Mary gets it. Who is she to be blessed? She figures, she was just the girl who said yes. A nobody. But God blessed her. What in the world is God thinking?
“…God’s mercy is on them that fear him from generation to generation. He has shown strength with his arm, he has scattered the proud in the thoughts of their hearts. He has brought down the powerful from their thrones, and lifted up the lowly; he has filled the hungry with good things, and sent the rich away empty.”
Did you catch that? God’s plan turns everything upside-down. Scattering the powerful and the proud? What in the world is He thinking? Bringing down the mighty? Lifting up the lowly? Sending the rich away but providing a feast for the hungry? Far from a Silent Night, this stuff is guaranteed to bring a Christmas that’s anything but a quiet and comfortable one.
But that’s the story. That’s the gospel. God chooses the most unlikely of characters to be blessed forever. As one author puts it: “God is reversing everything: who’s in, who’s out; who’s up, who’s down. Who the winners are; who the losers are. Mary seems to charge the world with having gotten things pretty much exactly wrong.”
The world tells us, blessed are the beautiful. Blessed are the rich. Blessed are the successful. Blessed are the secure. But Mary tells us just the opposite. So, why would anyone listen to an unimportant peasant girl?”
And then a guy named Jesus comes around and echoes Mary’s refrain, “Blessed are the poor, blessed are the hungry, blessed are the meek.” What in the world is God thinking?
But maybe that’s not the right question. Maybe we shouldn’t be asking “What in the world is God thinking” but “What in the world are we thinking?” Do we think God is done with the poor and the lowly? Do we think God now blesses the rich and the mighty? Do we think God is done caring for the Mary’s of today with their food stamps and homeless shelters and hungry mouths to feed?

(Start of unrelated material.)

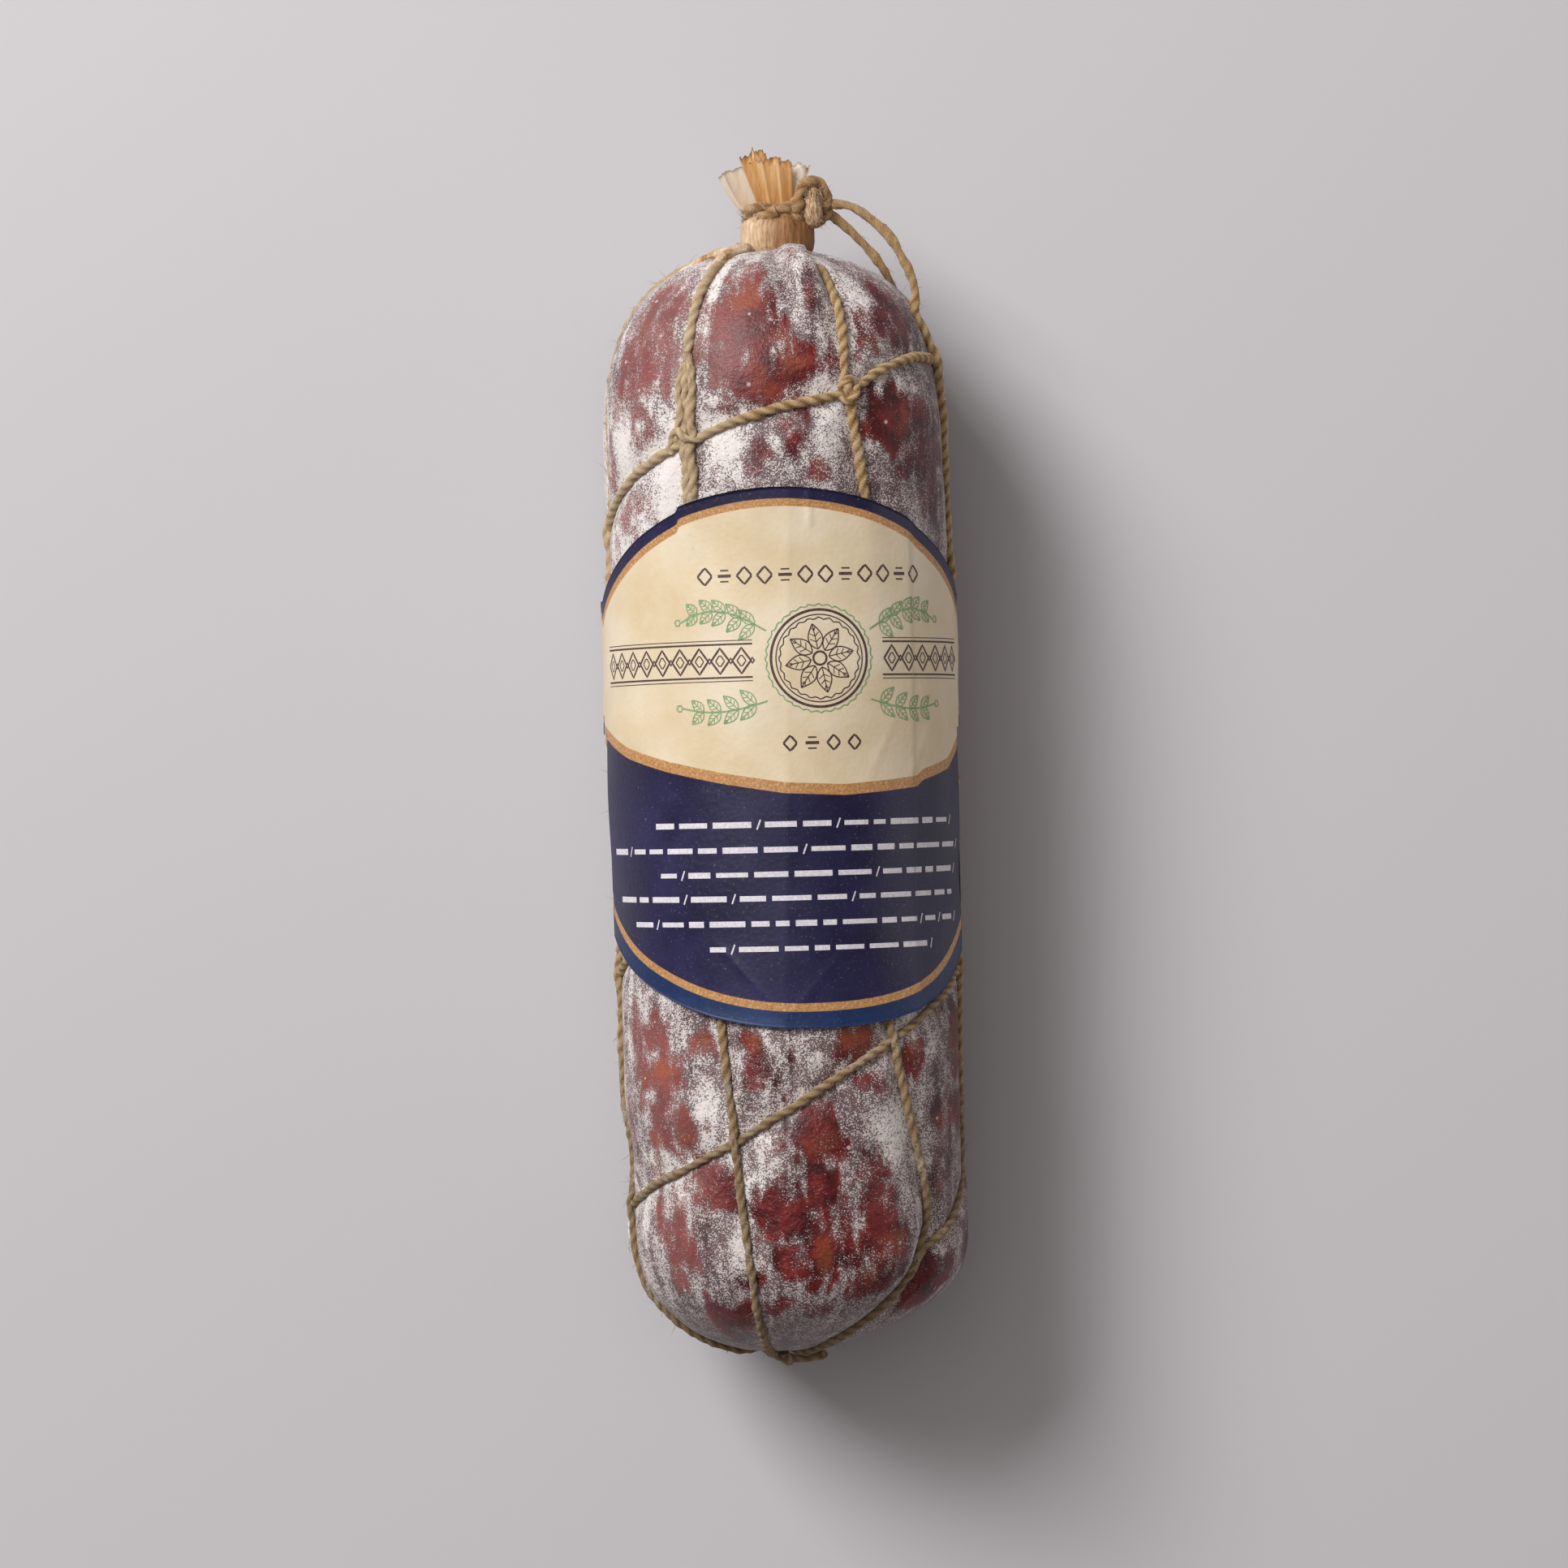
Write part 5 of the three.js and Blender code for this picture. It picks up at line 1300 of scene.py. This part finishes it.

If we think God is done with all that and moved on from those old ideas, then we’ve got it made. But the thing is, God’s not done with all that and Christmas is the one time we most need to remember that.
Can you see that peasant girl bearing God’s own son? Can you believe that her manger-born son goes on to show us the way to perfect peace? Can you trust that God lifts up the lowly, the poor, the oppressed? And maybe most importantly, can you live it? Because God’s not done with us yet. And I’m glad he isn’t.